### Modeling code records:

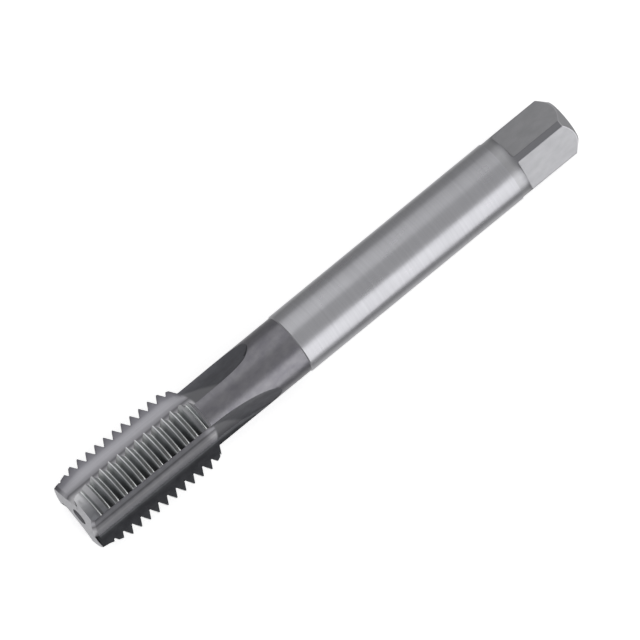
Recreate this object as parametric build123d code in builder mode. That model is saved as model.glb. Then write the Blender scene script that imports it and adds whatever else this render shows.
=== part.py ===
from build123d import *
import os
from math import acos, cos, degrees, radians, sin, tan

# A right-hand M16 x 2 machine tap, ground from one bar of high-speed steel.
# It lies on its side: +X runs along the tool axis from the tip to the drive end,
# and the origin is below the middle of its length, on the surface that it lies on.
# The tool is drawn upright on its own axis, tip at zero, and is laid down at the end.
# Polar angles about that axis start at the ray that points up when the tool lies down.
# All sizes are in millimetres and degrees.

# Lengths
overall_length = 110.0
thread_length = 27.2
shank_start = 47.9
collar_length = 14.1
square_length = 12.8

# Thread
thread_diameter = 16.4
thread_pitch = 2.0
thread_angle = 60.0
crest_flat = 0.16
root_flat = 0.22
thread_phase = -0.07

# Lead at the tip and taper at the back of the thread, as radial steps from the root
tip_relief = 0.04
pilot_length = 1.3
pilot_rise = 0.15
lead_end = 5.25
back_taper_length = 2.3
back_taper_rise = 0.44
back_step_length = 0.8

# Shank, with the neck and the collar ground a little thinner, and the drive square
shank_diameter = 12.0
shank_chamfer = 0.2
neck_relief = 0.185
collar_relief = 0.16
square_across_flats = 9.0
square_corner_angle = 7.4
square_fillet = 1.25
end_chamfer = 1.62

# Centre holes in both end faces
centre_drill_diameter = 1.6
centre_sink_diameter = 3.35
centre_sink_angle = 60.0
centre_drill_depth = 3.6
drill_point_angle = 118.0

# Three straight flutes, ground by a wheel that lifts out along the neck
flute_count = 3
land_angle = 47.1
rake_angle = 14.0
flute_depth = 4.15
flute_tilt = 10.7
flute_corner_radius = 0.8
heel_radius = 9.0
flute_overrun = 0.3
wheel_radius = 55.0
flute_bevel = 0.65
flute_bevel_angle = 28.0

# Room that the cutting bodies take outside the stock
overcut = 1.0
groove_overcut = 0.1
groove_margin = 16.0

flank_slope = tan(radians(thread_angle / 2))
thread_radius = thread_diameter / 2
thread_depth = (thread_pitch - crest_flat - root_flat) / 2 / flank_slope
root_radius = thread_radius - thread_depth
shank_radius = shank_diameter / 2
neck_radius = shank_radius - neck_relief
collar_radius = shank_radius - collar_relief
collar_start = overall_length - collar_length
back_taper_end = thread_length - back_step_length

# Each land is centred on its own ray, and each flute faces a little past the gap's middle
heel_edge_angle = land_angle / 2
lead_edge_angle = 360 / flute_count - land_angle / 2
flute_angle = 180 / flute_count + flute_tilt


def centre_hole_points(face_height, inward):
    """Half outline of a centre hole, from its rim to the drill point on the axis."""
    drill_radius = centre_drill_diameter / 2
    sink_radius = centre_sink_diameter / 2
    sink_depth = (sink_radius - drill_radius) / tan(radians(centre_sink_angle / 2))
    point_depth = drill_radius / tan(radians(drill_point_angle / 2))
    return [
        (sink_radius, face_height),
        (drill_radius, face_height + inward * sink_depth),
        (drill_radius, face_height + inward * centre_drill_depth),
        (0, face_height + inward * (centre_drill_depth + point_depth)),
    ]


# Turned blank, with the crests of the thread still one plain barrel.
# Its half outline stands in a flute, so that no seam of a turned face crosses a tooth.
with BuildPart() as blank:
    with BuildSketch(Plane.XZ.rotated((0, 0, flute_angle))) as blank_half:
        with BuildLine():
            Polyline(
                *reversed(centre_hole_points(0, 1)),
                (root_radius - tip_relief, 0),
                (root_radius + pilot_rise, pilot_length),
                (thread_radius, lead_end),
                (thread_radius, back_taper_end - back_taper_length),
                (root_radius + back_taper_rise, back_taper_end),
                (neck_radius, thread_length),
                (neck_radius, shank_start),
                (shank_radius - shank_chamfer, shank_start),
                (shank_radius, shank_start + shank_chamfer),
                (shank_radius, collar_start),
                (collar_radius, collar_start),
                (collar_radius, overall_length - end_chamfer),
                (collar_radius - end_chamfer, overall_length),
                *centre_hole_points(overall_length, -1),
                close=True,
            )
        make_face()
    revolve(axis=Axis.Z)

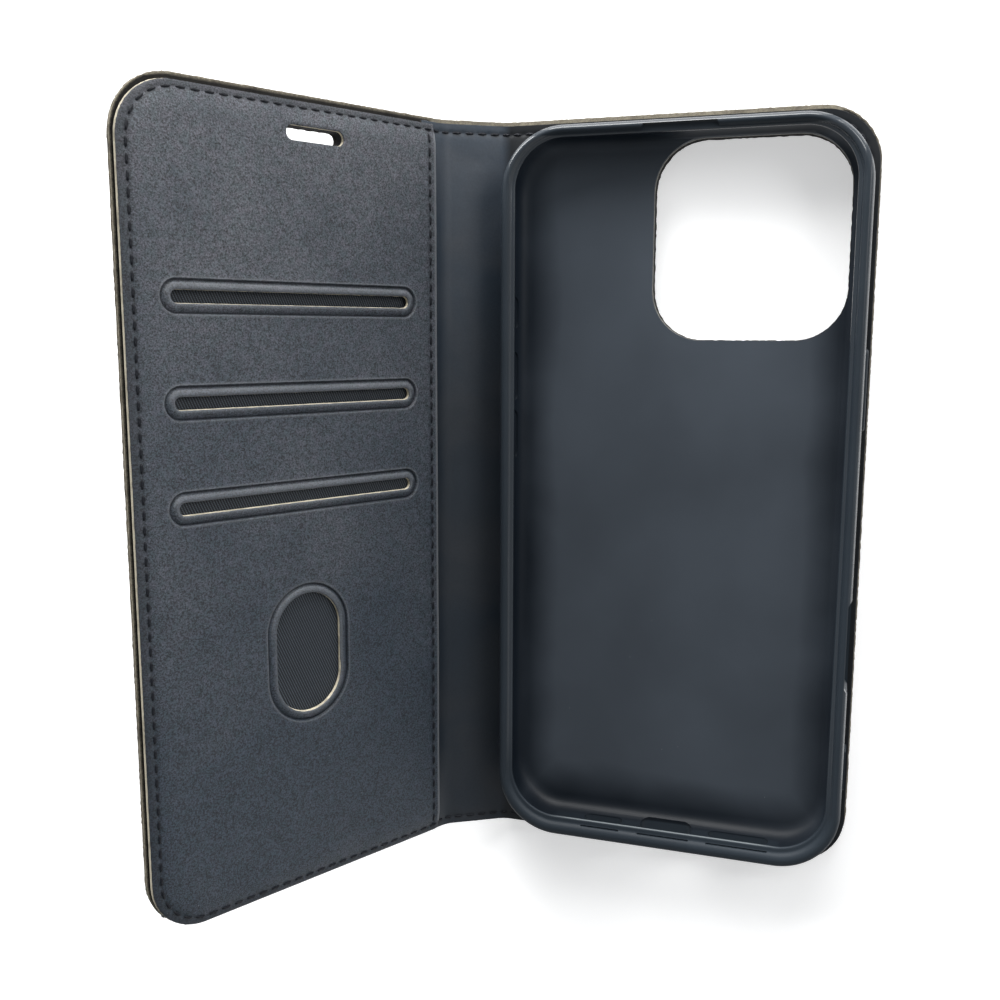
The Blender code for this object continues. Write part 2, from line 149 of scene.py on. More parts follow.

### Objective:
For the entries shown above, give the number of lines that include the word "this", without any other text.

### Written solution:
2